All Aboard

I was lucky to get the chance to see this film, as Jamie only let me as he HAD to go on an amazing trip away and wasn’t able to see it. He seemed legitimately excited for it and I only really wanted to see it as I love terrible action films and I love seeing Liam Neeson punch people with more force and speed I could ever produce. If I’m honest, I didn’t think it would be good, I thought it would be terrible, but I assumed I would still enjoy it. Although, to my surprise, about 7 to 10 minutes into the film, I found myself already enjoying it, and not just in an ironic way but even genuinely.

As the movie opened up, it established that Qui-Gon took the same train every single day but in a clever montage that changed events during his morning routine while keeping his core actions the same, it’s hard to explain unless you watch it. But whoever had the idea to present his life this way, deserves more praise than they probably got, as it was an interesting hook and visual experience that set up characters and pacing early on.

After Darkmans life is established, he is posed with the threat that is shown in the trailer (which is finding a person who doesn’t belong and find their bag or something bad may happen). It’s an interesting take to go with and gives the character some decent motivation and without spoiling too much, it does take a few tropey turns but I don’t think it could’ve gone any other way and still be true to the movie it was being. This leads me to think that the story wasn’t actually that bad and neither was the pacing, that is until (not really spoilers because you see it in the trailer… for some reason) the train explodes, and Rob Roy has to deal with flying bits of metal and the almost boring aftermath. The story grinds to a halt and what plays out is the predictable ending and lackluster explanation for the mystery that was built up throughout the film.
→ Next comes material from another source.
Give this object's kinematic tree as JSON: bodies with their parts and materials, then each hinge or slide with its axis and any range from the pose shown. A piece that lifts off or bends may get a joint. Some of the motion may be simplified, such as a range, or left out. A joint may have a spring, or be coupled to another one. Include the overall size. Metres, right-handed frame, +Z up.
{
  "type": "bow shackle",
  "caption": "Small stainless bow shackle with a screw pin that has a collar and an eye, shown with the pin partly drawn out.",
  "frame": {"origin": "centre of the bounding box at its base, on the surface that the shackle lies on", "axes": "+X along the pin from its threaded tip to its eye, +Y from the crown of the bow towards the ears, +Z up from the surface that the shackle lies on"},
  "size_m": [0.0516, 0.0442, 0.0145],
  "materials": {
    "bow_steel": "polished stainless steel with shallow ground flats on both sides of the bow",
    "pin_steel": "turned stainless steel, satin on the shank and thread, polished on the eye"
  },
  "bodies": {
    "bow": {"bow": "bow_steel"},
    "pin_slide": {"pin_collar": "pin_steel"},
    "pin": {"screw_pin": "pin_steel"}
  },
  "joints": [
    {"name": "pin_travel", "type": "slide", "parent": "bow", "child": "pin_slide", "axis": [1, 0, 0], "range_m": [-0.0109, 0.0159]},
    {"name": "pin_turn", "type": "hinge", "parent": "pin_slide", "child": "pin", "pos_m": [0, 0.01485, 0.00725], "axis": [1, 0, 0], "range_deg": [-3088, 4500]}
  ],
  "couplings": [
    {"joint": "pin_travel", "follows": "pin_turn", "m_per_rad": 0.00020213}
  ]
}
Ra’s Ah Ghuls performance is actually pretty great and I feel his character was genuine and real the whole way through. I think with his age and perhaps what we’ve come to expect this was a no-brainer, but he did well, and I was pleasantly surprised. Vera Farmiga was also good, but wasn’t in it enough, neither was Patrick Wilson or *spoiler alert* Sam Neill. All actor’s and actresses were very good with the exception of the passengers who were almost just extras given lines; they weren’t terrible, but nothing really shone from their cookie cutter personalities and stereotyped performances.
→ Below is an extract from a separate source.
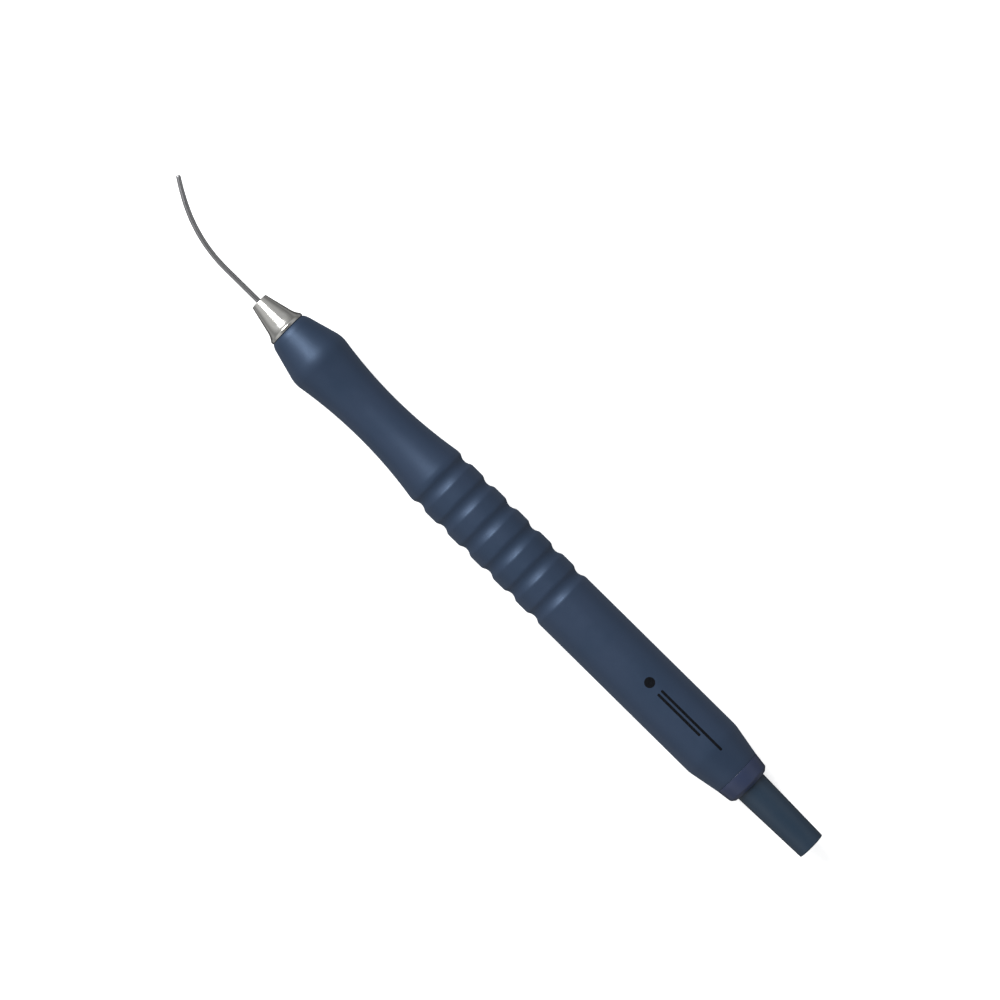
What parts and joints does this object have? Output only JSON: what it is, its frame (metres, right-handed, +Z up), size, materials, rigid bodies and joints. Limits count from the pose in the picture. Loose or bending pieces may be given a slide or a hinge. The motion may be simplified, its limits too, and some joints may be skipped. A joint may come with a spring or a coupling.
{
  "type": "dental explorer",
  "caption": "Dental explorer with a navy silicone grip, a polished screw cap and a clamped, bent wire tip that can be turned or drawn out.",
  "frame": {"origin": "on the surface that the handle lies on, under the middle of the whole length, tip included", "axes": "+X along the handle towards the tip, +Z up, and the tip bends towards -Y; the handle's axis is 6 mm above the surface"},
  "size_m": [0.1661, 0.0122, 0.012],
  "materials": {
    "wire_steel": "satin",
    "polished_steel": "polished",
    "spring_steel": "satin",
    "turned_steel": "satin",
    "brass": "satin",
    "navy_silicone": "satin",
    "navy_resin": "satin",
    "collar_resin": "satin",
    "seal_rubber": "satin"
  },
  "bodies": {
    "handle": {"handle_core": "navy_resin", "stiffening_tube": "turned_steel", "chuck_insert": "brass", "grip_sleeve": "navy_silicone", "sleeve_collar": "collar_resin", "tail_plug": "turned_steel", "plug_seal": "seal_rubber", "chuck_body": "turned_steel", "cap_seal": "seal_rubber", "tip_stop_screw": "turned_steel"},
    "glide": {"glide_ring": "brass"},
    "cap": {"nose_cap": "polished_steel"},
    "collet": {"collet": "spring_steel"},
    "tip": {"explorer_tip": "wire_steel"}
  },
  "joints": [
    {"name": "cap_travel", "type": "slide", "parent": "handle", "child": "glide", "axis": [1, 0, 0], "range_m": [0, 0.0035]},
    {"name": "cap_turn", "type": "hinge", "parent": "glide", "child": "cap", "pos_m": [0.0494, 0, 0.006], "axis": [1, 0, 0], "range_deg": [0, 2520]},
    {"name": "collet_turn", "type": "hinge", "parent": "handle", "child": "collet", "pos_m": [0.0494, 0, 0.006], "axis": [1, 0, 0], "continuous": true},
    {"name": "tip_slide", "type": "slide", "parent": "collet", "child": "tip", "axis": [1, 0, 0], "range_m": [0, 0.0175]}
  ],
  "couplings": [
    {"joint": "cap_turn", "follows": "cap_travel", "rad_per_m": 12566}
  ]
}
The cinematography was very good and in the middle (and like most of Aslan’s films) there was a very well-choreographed fight scene that almost seemed like it was completely one shot. It was very close to being perfect but there were some clever edits, although either way I loved it and it was beautifully shot. Aside from that one fight scene, most of it was quite stylised and I liked nearly all the choices the director made… except for the train exploding scene, which I think is the movies biggest downfall, if that wasn’t clear already.

There’s not much else to say, the score was okay but never really stood out and the script was good but not great. It was mostly believable albeit a little predictable but in a fun, turn your brain off and let the surprise happen (even though you could smell the twist coming an hour in) sort of thing.
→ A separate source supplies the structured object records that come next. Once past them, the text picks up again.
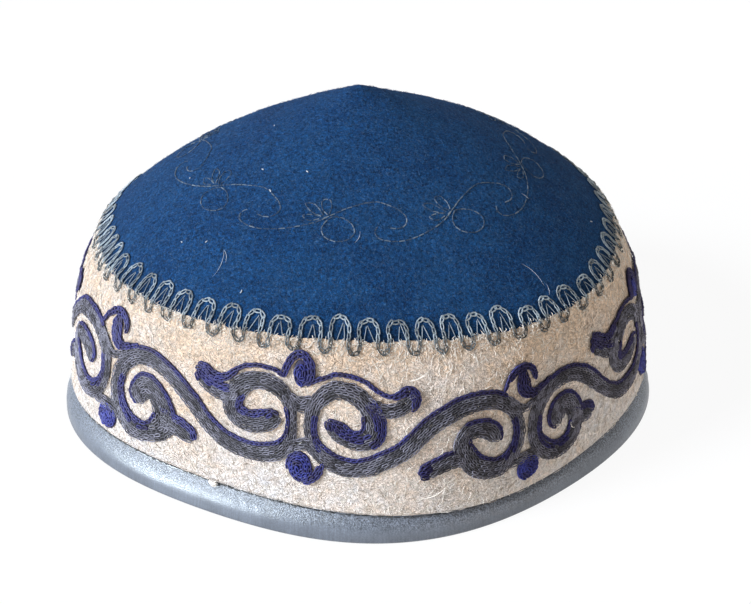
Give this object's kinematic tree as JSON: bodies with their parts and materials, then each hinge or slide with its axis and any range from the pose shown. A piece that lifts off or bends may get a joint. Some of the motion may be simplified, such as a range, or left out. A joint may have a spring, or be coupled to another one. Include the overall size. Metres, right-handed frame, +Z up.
{
  "type": "doppa cap",
  "caption": "Soft felt skullcap with a domed blue crown, a cream side band with scroll embroidery and a satin-bound rim, open underneath for the head.",
  "frame": {"origin": "middle of the rim's outline on the surface that the cap stands on", "axes": "+Z up, -Y towards the front of the cap, +X towards its right side seen from the front"},
  "size_m": [0.1942, 0.1816, 0.1067],
  "materials": {
    "blue_felt": "fine fulled wool felt with a short nap",
    "cream_felt": "coarse undyed wool felt with loose fibres",
    "satin_tape": "satin bias tape with a soft shine",
    "grey_thread": "twisted embroidery thread",
    "blue_thread": "twisted embroidery thread"
  },
  "bodies": {
    "root": {"crown": "blue_felt", "band": "cream_felt", "binding": "satin_tape"}
  },
  "joints": []
}
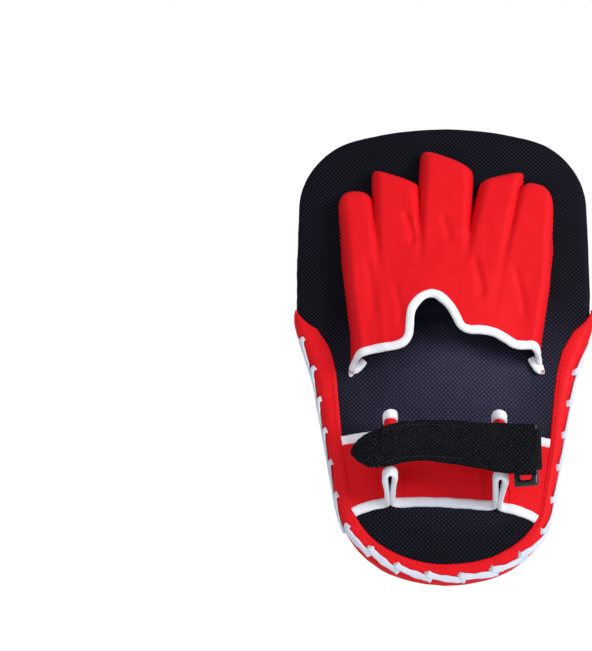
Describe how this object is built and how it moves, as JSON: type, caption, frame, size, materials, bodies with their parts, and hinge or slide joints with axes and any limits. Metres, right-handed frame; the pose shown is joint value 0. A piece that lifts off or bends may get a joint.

The idea I had when going into this film was that it would be another “Liam Neeson trapped in an enclosed space” movie ala Non-Stop but seeing as that I’ve never seen Non-Stop, I wouldn’t know even if it were. As it turns out, I went straight home after seeing the Commuter and put on Non-Stop and it does have some similarities but nothing overly glaring. The Commuter overall, I feel is a better film and honestly, one of the better films Liam Neeson has done in quite a while, so that added to my pleasant surprise. I’m not saying it was perfect because it certainly wasn’t, but I feel that overall it was a well-made film with some interesting story and decent pacing.